AIM:
Take the line containing "before = set(bpy.data.objects)" and every line after it in the data below, and print them exactly as given, with nothing else.

DATA BLOCK:
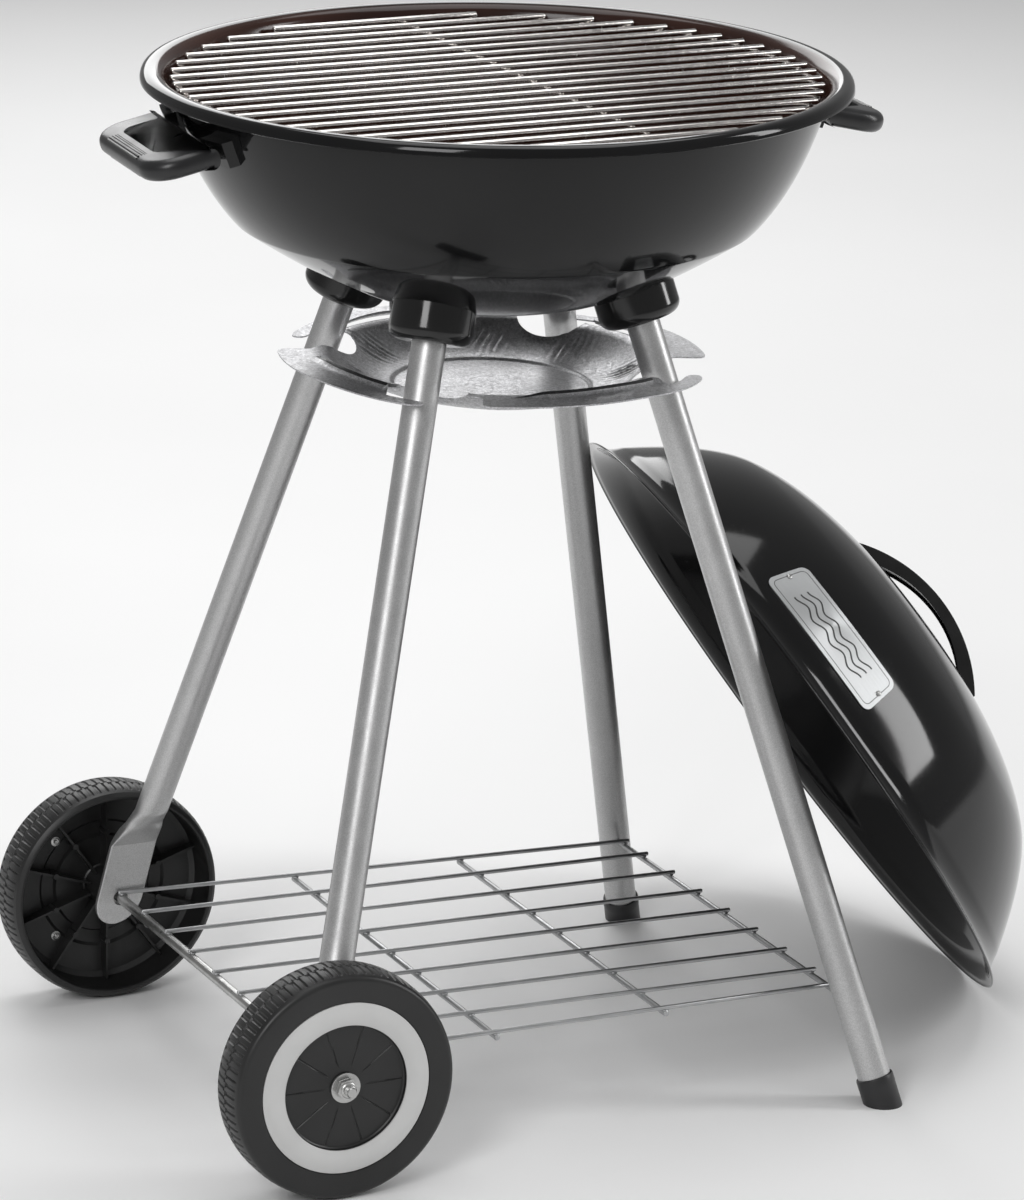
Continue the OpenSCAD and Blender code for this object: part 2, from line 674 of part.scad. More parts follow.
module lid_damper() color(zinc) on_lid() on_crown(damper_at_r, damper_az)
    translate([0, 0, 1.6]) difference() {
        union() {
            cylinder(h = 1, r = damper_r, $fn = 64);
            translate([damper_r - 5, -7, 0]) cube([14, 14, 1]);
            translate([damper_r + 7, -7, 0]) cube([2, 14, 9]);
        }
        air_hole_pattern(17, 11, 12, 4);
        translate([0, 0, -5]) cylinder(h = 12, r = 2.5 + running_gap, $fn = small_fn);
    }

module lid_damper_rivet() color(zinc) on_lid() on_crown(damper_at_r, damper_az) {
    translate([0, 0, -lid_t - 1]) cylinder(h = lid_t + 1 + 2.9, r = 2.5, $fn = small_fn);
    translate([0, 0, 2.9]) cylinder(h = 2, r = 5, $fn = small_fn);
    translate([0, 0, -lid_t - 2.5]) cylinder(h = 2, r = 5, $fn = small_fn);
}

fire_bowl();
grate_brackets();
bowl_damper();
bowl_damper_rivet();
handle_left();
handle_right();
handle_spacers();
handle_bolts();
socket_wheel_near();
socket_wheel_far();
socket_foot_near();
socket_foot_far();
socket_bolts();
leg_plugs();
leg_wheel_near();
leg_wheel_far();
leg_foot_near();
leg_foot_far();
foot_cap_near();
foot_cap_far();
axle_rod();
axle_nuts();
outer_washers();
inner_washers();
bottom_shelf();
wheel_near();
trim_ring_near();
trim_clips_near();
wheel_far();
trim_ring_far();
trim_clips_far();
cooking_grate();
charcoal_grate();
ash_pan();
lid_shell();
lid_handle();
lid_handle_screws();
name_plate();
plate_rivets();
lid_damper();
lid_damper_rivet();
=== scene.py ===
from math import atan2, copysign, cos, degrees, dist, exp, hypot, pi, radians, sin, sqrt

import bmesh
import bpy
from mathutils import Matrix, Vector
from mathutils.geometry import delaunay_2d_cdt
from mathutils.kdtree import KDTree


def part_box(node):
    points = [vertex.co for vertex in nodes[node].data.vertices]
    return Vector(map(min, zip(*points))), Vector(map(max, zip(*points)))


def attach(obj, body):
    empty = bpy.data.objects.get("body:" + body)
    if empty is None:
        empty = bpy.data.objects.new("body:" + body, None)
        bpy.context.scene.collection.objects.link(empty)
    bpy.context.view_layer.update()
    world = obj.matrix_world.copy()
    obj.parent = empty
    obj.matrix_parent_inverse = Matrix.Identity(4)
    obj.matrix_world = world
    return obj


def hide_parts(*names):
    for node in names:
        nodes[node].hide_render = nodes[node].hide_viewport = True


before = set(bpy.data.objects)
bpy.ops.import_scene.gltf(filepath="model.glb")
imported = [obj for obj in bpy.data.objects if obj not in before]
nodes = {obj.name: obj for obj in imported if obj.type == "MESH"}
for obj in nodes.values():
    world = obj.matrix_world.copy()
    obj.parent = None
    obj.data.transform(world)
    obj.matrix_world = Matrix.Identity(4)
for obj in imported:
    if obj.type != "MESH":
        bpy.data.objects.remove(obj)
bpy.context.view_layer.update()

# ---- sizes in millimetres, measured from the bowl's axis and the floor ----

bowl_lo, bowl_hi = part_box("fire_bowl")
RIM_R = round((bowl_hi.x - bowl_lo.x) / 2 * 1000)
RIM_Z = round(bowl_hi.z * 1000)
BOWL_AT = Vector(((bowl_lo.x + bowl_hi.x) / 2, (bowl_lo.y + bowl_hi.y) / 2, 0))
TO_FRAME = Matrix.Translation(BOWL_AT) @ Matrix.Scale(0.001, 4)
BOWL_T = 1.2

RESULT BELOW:
before = set(bpy.data.objects)
bpy.ops.import_scene.gltf(filepath="model.glb")
imported = [obj for obj in bpy.data.objects if obj not in before]
nodes = {obj.name: obj for obj in imported if obj.type == "MESH"}
for obj in nodes.values():
    world = obj.matrix_world.copy()
    obj.parent = None
    obj.data.transform(world)
    obj.matrix_world = Matrix.Identity(4)
for obj in imported:
    if obj.type != "MESH":
        bpy.data.objects.remove(obj)
bpy.context.view_layer.update()

# ---- sizes in millimetres, measured from the bowl's axis and the floor ----

bowl_lo, bowl_hi = part_box("fire_bowl")
RIM_R = round((bowl_hi.x - bowl_lo.x) / 2 * 1000)
RIM_Z = round(bowl_hi.z * 1000)
BOWL_AT = Vector(((bowl_lo.x + bowl_hi.x) / 2, (bowl_lo.y + bowl_hi.y) / 2, 0))
TO_FRAME = Matrix.Translation(BOWL_AT) @ Matrix.Scale(0.001, 4)
BOWL_T = 1.2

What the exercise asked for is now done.